"Magic swipes" could also be redesigned to be more intuitive, e.g. with some background soft-3D effects that make swipe-sensitive areas "stand out" from the neutral background.
Personally I find GUI discoverability to be like the hunt-and-peck model of typing, vs touch typing being CLI, and I don’t think it’s a coincidence that touch typing and CLI go hand in hand: you never leave home row. You think about what you want to do and type the command, instead of looking through panels of icons or more exotically arranged buttons (which in the newest web apps, constantly jump around as the page lazily loads, new elements appear forcing layout changes, fonts load causing text reflow… I frequently tap the wrong menu item because what I really wanted got pushed down by a new appearing element as my finger approached the screen.)
On Linux, `--help` usually... helps. Or there's the man. On Windows, the MS docs are usually usable to find things.

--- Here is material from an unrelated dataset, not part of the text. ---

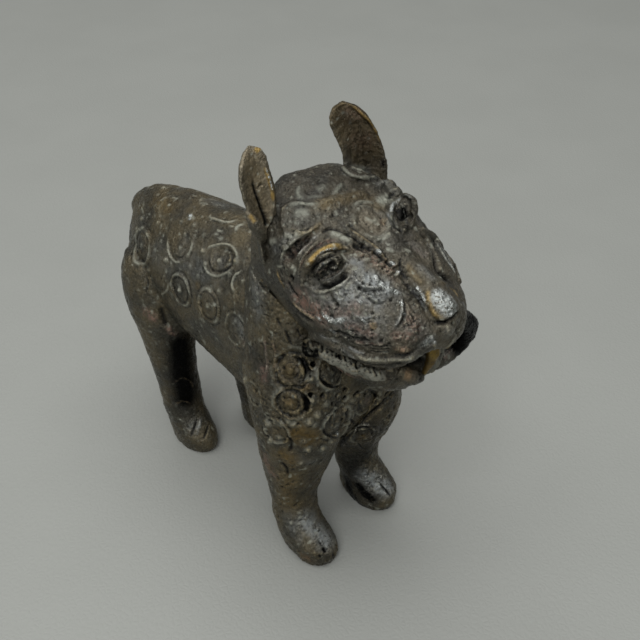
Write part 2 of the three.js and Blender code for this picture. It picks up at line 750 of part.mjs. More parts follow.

Of course, it may not work 100% of the time, but I find it's a question of philosophy. I'm not a Windows user, so I generally approach it with a mentality of "it would be nice to be able to do this, let me check real quick if there's a way". I usually manage to not have to click around for two hours when I have to do something repetitive.
Take clicking around a Microsoft ISS configuration on Windows 2000 vs an Apache httpd config file and it’s online doc.